Mengkaji kebudayaan tidak dapat terlepas dari data yang dapat dikategorikan kedalam lima jenis, yaitu, (a) artifak, (b) perilaku kinetis yang digerakkan oleh otot manusia, (c) perilaku verbal yang mewujudkan diri ke dalam dua bentuk yaitu (d) tuturan yang terdiri atas bunyi bahasa dan (e) teks yang terdiri atas tanda-tanda visual. Semua obyek dari kajian Teori Kebudayaan memperlihatkan tata susunan atau pola keteraturan tertentu yang dijadikan dasar untuk memperlakukan hal-hal itu sebagai data yang bermakna, karena merupakan hasil kegiatan manusia sebagai mahluk yang terikat pada kelompok atau kolektiva, dan karena keterikatan itu mewujudkan kebermaknaan itu.

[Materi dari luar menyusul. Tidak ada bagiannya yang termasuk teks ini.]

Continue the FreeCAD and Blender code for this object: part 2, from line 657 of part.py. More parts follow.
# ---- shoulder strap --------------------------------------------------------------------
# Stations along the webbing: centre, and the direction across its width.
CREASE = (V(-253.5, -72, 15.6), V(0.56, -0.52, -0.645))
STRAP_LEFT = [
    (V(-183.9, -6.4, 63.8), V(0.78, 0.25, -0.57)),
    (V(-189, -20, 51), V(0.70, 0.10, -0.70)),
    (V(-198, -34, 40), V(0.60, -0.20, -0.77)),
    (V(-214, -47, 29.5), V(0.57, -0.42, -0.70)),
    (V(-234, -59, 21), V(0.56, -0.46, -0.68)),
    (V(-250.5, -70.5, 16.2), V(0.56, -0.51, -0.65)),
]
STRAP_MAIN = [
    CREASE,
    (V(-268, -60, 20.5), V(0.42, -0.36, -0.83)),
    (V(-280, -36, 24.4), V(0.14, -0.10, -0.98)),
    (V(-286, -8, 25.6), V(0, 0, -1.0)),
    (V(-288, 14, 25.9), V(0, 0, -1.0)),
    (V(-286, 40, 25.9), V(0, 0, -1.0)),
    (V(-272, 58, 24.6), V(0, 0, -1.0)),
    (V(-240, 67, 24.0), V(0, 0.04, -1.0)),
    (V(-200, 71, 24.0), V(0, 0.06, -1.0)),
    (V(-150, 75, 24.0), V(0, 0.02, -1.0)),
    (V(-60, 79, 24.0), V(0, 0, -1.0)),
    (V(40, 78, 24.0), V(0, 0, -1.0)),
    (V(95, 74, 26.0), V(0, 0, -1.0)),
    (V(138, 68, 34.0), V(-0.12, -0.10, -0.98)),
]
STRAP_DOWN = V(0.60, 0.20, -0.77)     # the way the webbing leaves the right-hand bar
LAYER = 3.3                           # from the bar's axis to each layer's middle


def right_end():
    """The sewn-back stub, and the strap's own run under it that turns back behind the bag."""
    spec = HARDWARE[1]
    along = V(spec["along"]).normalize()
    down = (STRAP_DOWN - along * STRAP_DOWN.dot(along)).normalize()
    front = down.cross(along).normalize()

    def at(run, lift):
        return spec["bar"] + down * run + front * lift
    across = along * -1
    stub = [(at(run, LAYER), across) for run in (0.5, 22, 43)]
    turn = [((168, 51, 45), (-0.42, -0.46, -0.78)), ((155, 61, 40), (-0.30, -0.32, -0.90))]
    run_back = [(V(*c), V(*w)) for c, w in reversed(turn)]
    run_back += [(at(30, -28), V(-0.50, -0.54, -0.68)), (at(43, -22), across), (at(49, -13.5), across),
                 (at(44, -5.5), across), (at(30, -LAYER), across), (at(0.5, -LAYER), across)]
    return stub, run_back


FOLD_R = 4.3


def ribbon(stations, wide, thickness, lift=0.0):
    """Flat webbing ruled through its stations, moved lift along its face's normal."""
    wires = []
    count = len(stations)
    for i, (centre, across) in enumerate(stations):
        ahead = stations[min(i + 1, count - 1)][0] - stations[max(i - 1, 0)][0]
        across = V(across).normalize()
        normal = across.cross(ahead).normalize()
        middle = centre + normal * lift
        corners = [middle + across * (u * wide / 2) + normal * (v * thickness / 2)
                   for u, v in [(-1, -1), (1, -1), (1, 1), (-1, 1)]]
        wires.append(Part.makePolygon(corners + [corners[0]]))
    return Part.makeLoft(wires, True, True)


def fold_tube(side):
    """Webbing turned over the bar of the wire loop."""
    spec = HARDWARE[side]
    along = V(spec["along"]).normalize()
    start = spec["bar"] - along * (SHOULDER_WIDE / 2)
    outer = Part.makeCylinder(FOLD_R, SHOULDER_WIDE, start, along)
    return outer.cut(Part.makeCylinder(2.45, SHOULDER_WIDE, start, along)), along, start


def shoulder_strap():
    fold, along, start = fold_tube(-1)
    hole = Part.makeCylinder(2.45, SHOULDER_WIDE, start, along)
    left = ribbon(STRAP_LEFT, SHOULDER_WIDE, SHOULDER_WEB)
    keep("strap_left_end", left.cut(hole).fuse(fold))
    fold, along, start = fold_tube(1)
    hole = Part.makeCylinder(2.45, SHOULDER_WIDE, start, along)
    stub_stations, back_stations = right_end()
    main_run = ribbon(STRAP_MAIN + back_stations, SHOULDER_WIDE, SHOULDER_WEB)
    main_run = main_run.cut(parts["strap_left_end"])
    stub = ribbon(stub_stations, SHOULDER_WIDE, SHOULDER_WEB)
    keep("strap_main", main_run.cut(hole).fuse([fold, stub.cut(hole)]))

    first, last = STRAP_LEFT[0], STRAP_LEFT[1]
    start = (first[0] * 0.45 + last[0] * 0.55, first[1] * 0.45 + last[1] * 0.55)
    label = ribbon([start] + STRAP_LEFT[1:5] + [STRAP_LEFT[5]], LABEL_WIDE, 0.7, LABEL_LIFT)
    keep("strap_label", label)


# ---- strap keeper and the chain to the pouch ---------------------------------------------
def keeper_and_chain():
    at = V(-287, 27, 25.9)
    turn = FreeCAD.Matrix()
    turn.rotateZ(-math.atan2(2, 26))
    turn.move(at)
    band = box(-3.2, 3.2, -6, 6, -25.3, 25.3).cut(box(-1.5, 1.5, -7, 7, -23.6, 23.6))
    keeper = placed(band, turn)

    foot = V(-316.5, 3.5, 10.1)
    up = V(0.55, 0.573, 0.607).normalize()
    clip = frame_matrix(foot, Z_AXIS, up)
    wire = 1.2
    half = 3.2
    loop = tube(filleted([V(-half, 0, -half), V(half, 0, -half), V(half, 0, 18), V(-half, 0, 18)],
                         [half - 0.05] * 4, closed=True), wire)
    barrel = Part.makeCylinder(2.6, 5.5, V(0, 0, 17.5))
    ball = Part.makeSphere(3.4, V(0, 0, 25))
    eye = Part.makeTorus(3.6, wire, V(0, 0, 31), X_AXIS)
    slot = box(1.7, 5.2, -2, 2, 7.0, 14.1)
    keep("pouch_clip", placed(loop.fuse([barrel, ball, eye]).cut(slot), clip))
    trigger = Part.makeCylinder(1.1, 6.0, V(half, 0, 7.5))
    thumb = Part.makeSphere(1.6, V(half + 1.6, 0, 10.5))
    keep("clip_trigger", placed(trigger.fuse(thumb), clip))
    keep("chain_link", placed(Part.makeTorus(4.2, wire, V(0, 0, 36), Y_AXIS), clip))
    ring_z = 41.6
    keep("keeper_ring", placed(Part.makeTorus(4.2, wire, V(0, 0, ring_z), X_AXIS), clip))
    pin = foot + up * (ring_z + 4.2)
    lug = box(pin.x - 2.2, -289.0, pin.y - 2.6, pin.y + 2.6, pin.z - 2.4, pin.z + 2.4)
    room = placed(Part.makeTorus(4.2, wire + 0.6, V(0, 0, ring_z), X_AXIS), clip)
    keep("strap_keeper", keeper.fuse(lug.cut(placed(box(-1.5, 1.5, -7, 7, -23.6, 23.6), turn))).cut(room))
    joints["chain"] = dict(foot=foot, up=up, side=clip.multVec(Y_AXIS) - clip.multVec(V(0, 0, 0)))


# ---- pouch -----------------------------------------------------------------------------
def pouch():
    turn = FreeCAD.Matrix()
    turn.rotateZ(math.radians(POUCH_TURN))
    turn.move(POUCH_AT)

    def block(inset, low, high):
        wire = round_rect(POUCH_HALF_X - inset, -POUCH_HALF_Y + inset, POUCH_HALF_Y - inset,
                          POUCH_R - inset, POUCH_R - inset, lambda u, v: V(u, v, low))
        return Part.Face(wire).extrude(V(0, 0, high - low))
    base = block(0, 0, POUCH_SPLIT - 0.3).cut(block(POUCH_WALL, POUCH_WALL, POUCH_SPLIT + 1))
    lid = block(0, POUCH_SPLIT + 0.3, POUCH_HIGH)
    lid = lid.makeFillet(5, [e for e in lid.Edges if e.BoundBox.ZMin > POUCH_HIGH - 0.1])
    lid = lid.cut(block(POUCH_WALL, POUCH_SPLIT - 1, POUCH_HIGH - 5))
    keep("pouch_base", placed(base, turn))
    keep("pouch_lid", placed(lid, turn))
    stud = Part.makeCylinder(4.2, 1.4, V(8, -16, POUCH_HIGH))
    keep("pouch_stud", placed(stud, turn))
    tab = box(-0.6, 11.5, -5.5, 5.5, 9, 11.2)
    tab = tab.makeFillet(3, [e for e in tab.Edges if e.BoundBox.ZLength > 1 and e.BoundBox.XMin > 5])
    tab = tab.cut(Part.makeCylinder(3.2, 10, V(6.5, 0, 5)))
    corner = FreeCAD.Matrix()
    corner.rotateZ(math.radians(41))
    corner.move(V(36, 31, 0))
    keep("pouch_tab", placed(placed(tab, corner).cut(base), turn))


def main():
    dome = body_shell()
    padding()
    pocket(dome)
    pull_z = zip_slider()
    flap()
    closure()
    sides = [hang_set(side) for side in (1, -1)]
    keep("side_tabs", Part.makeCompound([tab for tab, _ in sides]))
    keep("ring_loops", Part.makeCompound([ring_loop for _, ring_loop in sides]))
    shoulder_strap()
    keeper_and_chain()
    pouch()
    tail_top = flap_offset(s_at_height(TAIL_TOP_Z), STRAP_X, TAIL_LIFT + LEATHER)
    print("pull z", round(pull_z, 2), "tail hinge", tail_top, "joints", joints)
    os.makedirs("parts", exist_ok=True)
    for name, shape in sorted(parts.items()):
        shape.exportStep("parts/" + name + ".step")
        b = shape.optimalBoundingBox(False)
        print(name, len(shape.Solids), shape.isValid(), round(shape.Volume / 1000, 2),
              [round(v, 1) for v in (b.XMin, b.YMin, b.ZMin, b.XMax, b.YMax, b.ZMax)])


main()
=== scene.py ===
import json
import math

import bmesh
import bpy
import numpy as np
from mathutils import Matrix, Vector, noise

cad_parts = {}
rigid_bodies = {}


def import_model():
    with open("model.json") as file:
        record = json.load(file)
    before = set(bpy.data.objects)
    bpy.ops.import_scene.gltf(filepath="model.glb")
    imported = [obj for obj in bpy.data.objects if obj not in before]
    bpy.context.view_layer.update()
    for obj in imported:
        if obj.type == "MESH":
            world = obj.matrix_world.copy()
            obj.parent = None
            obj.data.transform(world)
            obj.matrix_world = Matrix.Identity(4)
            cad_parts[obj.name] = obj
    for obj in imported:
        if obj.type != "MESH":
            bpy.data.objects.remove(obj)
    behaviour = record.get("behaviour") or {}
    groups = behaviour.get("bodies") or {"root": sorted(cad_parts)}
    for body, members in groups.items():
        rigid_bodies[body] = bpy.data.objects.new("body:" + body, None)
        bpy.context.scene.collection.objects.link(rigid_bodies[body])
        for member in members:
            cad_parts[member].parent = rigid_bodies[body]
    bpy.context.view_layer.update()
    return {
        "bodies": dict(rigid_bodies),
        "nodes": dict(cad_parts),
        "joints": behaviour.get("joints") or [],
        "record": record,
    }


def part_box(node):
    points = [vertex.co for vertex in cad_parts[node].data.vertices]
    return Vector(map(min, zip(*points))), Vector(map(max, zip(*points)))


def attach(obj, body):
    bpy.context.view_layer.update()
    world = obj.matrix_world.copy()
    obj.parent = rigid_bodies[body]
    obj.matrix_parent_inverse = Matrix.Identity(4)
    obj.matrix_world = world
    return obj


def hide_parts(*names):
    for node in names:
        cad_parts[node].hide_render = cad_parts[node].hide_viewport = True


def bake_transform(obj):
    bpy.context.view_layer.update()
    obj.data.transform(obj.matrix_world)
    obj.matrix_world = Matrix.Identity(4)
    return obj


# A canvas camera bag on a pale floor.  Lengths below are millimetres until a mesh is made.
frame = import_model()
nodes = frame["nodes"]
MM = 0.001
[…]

Jika kita bertolak dari pemikiran bahwa ilmu pengetahuan budaya mencakupi disiplin-disiplin yang mengkaji berbagai aspek dari kebudayaan, maka kita akan menemukan kesulitan. Hal ini dikarenakan konsep kebudayaan mempunyai berbagai definisi tergantung dari aliran teoritis apa yang dianut. Ada konsep kebudayaan yang bersifat materialistis, dan ada pula konsep yang bersifat idealistis. Penyebab lainnya adalah berasal dari kekaburan batas antara ilmu pengetahuan budaya dan ilmu pengetahuan sosial. Selain itu, kita juga dihadapkan pada kesukaran untuk membedakan antara kebudayaan dan masyarakat, antara sistem budaya dan sistem sosial, antara kebudayaan dan peradaban, dan sebagainya.
Terlepas dari masalah di atas, keragaman teori kebudayaan ini dapat ditinjau dari dua perspektif, yaitu perspektif perkembangan sejarah dan perspektif konseptual.